PHILIPPE RAHM’S HOLISTIC DECOR IN THE AGE OF CLIMATE CHANGE
Philippe Rahm wants us to rethink how we create interior spaces in an era where, unprecedentedly, humans are altering the actual geology of our planet. “Climate change is forcing us to rethink architecture radically,” he says. “We must shift our focus away from a purely functional approach towards one that is more sensitive and attentive to the invisible, climate-related aspects of space.” In his current installation at the San Francisco Art Institute, the Paris-based architect invites visitors to recognize the urgency of global warming through interior design that takes climate, atmosphere, and physiology as the primary factor in material selection. He encourages us to think about the climatic effects of surfaces and how they affect our comfort in a space: whether they make us feel warmer, cooler, or somewhere in between. Rahm is known for forming a new architectural language that dictates we should no longer build spaces, but rather create temperatures and atmospheres. His installation Digestible Gulf Stream during the 2008 Venice Biennale, for example, was a large-scale prototype for a space where architecture regulated and brought order to energy flows complete with naked human inhabitants to demonstrate the levels of thermal comfort. And currently under construction in Taichung, Taiwan, is Rahm’s 70-hectare Jade Eco Park, which allows visitors to sit in a space where they tepefy in tropic humidity, or walk through another where they feel the wind on their bare skin. (There is always a cheekiness to his hard-hitting environmental exploration.)
Since humans started burning coal and fossil fuels to power industry in the 1830s, global warming has significantly impacted terrestrial ecosystems. These changes are not just local and superficial: they are global and geological. As a result, according to archeologists, the Earth has now entered the Anthropocene Era where geological changes are no longer natural, but instead human-inflicted, due to reckless behaviors like burning fossil energies, deforestation, and other industrial processes. Titled Anthropocene Style, Rahm’s exhibition at SFAI isn’t subtle about its purpose or mission. Based on the conviction that nearly 50 percent of greenhouse gas emissions are caused by heating and air conditioning, water heating, and construction processes, Rahm offers a bigger-picture question around aesthetic choice: what is the criteria for choosing one material over another? In the context of accelerating climate change, Rahm argues that properties such as effusivity (the rate at which materials absorb heat), emissivity (the rate at which they emit heat), conductivity, and reflectivity should guide these decisions.

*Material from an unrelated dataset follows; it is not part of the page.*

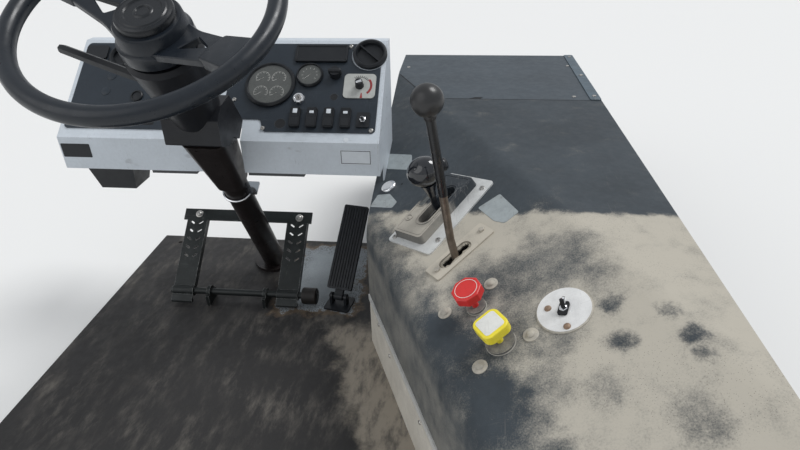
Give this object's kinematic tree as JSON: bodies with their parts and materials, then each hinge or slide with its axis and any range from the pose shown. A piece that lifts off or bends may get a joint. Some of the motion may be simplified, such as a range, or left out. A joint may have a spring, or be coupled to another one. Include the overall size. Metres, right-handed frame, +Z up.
{
  "type": "terminal tractor driver control station",
  "caption": "Driver's control station of a terminal tractor: side console with levers and valve knobs, dash, steering column and wheel, and foot controls on a floor plate.",
  "frame": {"origin": "On the floor plate's underside, below the steering column, in the plane of the dash fascia.", "axes": "+X is to the driver's right, +Y is forward and +Z is up, in metres."},
  "size_m": [1.195, 1.556, 0.8345],
  "materials": {
    "floor_paint": "worn pale grey paint, scuffed",
    "shell_steel": "dark painted sheet",
    "mat": "grained dark covering, dusty",
    "bare_trim": "bare, scratched",
    "worn_steel": "worn bare steel",
    "bezel": "bare, brushed and worn",
    "dash_paint": "white paint, scuffed",
    "panel": "satin dark grey-blue",
    "black_plastic": "satin black",
    "gloss_black": "gloss black",
    "red_plastic": "gloss red",
    "yellow_plastic": "gloss yellow",
    "chrome": "polished",
    "black_rubber": "matt black rubber",
    "pedal_metal": "dark paint worn to metal",
    "gauge": "black dial under a clear lens",
    "grey_plastic": "light grey, faded",
    "column_brown": "brownish black paint"
  },
  "bodies": {
    "base": {"floor_plate": "floor_paint", "console_shell": "shell_steel", "console_mat": "mat", "front_cover": "mat", "kick_panel": "floor_paint", "trim_strip": "bare_trim", "side_panel_left": "shell_steel", "side_panel_right": "shell_steel", "end_panels": "shell_steel", "corner_strip": "worn_steel", "lever_brackets": "worn_steel", "selector_bezel": "bezel", "selector_housing": "black_plastic", "gate_plate": "bezel", "lever_boot": "black_rubber", "valve_collars": "gloss_black", "switch_plate": "bezel", "switch_toggle": "chrome", "chrome_cap": "chrome", "dash_shell": "dash_paint", "dash_end_left": "dash_paint", "dash_end_right": "dash_paint", "panel_right": "panel", "panel_left": "panel", "large_gauge": "gauge", "small_gauge": "gauge", "air_vents": "black_plastic", "blank_covers": "black_plastic", "heater_plate": "grey_plastic", "dash_knobs": "black_plastic", "key_switch": "chrome", "rocker_switches": "black_plastic", "toggle_switch": "black_plastic", "underdash_box": "black_plastic", "dash_rails": "shell_steel", "column_shroud": "black_plastic", "column_cover": "column_brown", "column_taper": "column_brown", "column_tube": "column_brown", "column_clamp": "chrome", "indicator_stalk": "black_plastic", "treadle_lugs": "pedal_metal", "treadle_roller": "black_rubber", "accelerator_base": "black_plastic"},
    "steering": {"steering_wheel": "black_plastic", "horn_cap": "gloss_black", "steering_shaft": "worn_steel"},
    "selector_lever": {"selector_stem": "worn_steel", "selector_knob": "gloss_black", "selector_button": "gloss_black"},
    "boom_lever": {"boom_rod": "worn_steel", "boom_ball": "gloss_black"},
    "red_valve": {"red_stem": "worn_steel", "red_knob": "red_plastic"},
    "yellow_valve": {"yellow_stem": "worn_steel", "yellow_knob": "yellow_plastic"},
    "treadle": {"brake_treadle": "pedal_metal"},
    "accelerator": {"accelerator_pedal": "black_rubber"}
  },
  "joints": [
    {"name": "steering_turn", "type": "hinge", "parent": "base", "child": "steering", "pos_m": [-0.009, -0.187, 0.72], "axis": [0.0137, -0.4924, 0.8702], "range_deg": [-720, 720]},
    {"name": "selector_swing", "type": "hinge", "parent": "base", "child": "selector_lever", "pos_m": [0.4566, -0.11006, 0.32066], "axis": [-0.707, 0.6804, -0.1928], "range_deg": [-20, 20]},
    {"name": "boom_swing", "type": "hinge", "parent": "base", "child": "boom_lever", "pos_m": [0.48205, -0.2438, 0.28944], "axis": [-0.5782, 0.8086, -0.1083], "range_deg": [-15, 15]},
    {"name": "red_push", "type": "slide", "parent": "base", "child": "red_valve", "axis": [-0.4122, -0.175, 0.8942], "range_m": [-0.015, 0]},
    {"name": "yellow_push", "type": "slide", "parent": "base", "child": "yellow_valve", "axis": [-0.4122, -0.175, 0.8942], "range_m": [-0.015, 0]},
    {"name": "treadle_press", "type": "hinge", "parent": "base", "child": "treadle", "pos_m": [0, 0.035, 0.034], "axis": [1, 0, 0], "range_deg": [-15, 0], "stiffness_Nm_per_rad": 10, "springref_deg": 20.05},
    {"name": "accelerator_press", "type": "hinge", "parent": "base", "child": "accelerator", "pos_m": [0.191, 0.044, 0.03], "axis": [0.9829, -0.184, 0], "range_deg": [-12, 0], "stiffness_Nm_per_rad": 6, "springref_deg": 17.19}
  ]
}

The essential and original mission of decorative and interior design — a set of ways to improve the comfort and lighting of cold and dark interiors — was lost to the inventions of central heating, electric lighting and air conditioning. “Temperature has always dictated how we treat interiors,” explains Rahm. “In the Middle Ages, tapestries were used because the stone walls were cold and uninsulated; you would reduce radiation by placing wool tapestries around you. It was the same for the carpet: you create a thermal layer of insulation.” Rahm agues that the advent of built-in heating and cooling systems encouraged designers to move away from heavy ornamentation, ushering in the spare, minimalist “white cube” style of the later 20th century. “Modern architecture, which in its sparseness often relies on artificial heating and cooling systems, uses precious resources and produce harmful elements and has hastened global warming. This is totally unsustainable for the future. We now stand at a moment in time where environmental awareness allows us to dictate a new interior design style, reviving a decorative language and rejecting the minimalism of the 20th century.”
Rahm’s interior design “fabrics” — emissive tapestries, effusive carpeting, and spectral light — are chosen with decoration in mind, but also for their interaction with human body heat. Three “rooms,” or test sites, have been constructed in the soaring volume of the SFAI’s Walter and McBean Galleries, emphasizing different climatic environments. The loftier part of the space, where convection currents are most likely to manifest a cooler space (much like the volume of a cathedral or great hall), has been bathed in red light which is absorbed as heat by the body; wool carpet underfoot brings a sense of warmth to the person touching it, and aluminum tapestry walls prevent heat-loss and radiate our own body heat back to the skin in essence creating warmth and snug in an otherwise frigid space. At the opposite end of the room, the lower ceiling of the space represents how we should approach edifices in warmer climates. Blue light — which the body does not absorb as heat — has been employed alongside rubber tapestry walls, which completely absorb heat emitted by the body, cooling the self. An aluminum carpet brings a sense of cold to the human body — the effusivity of the material literally “sucks” heat away from us. “I was thinking that we need to challenge the materiality of the building,” Rahm explains. “What is a wall really made of? Or the ground? Understanding that there are narratives attached to certain materials, the Anthropocene Style suggests that we rethink the intelligence of materials and choose elements based on physical behaviors — such as optical, thermal, and acoustic absorption.”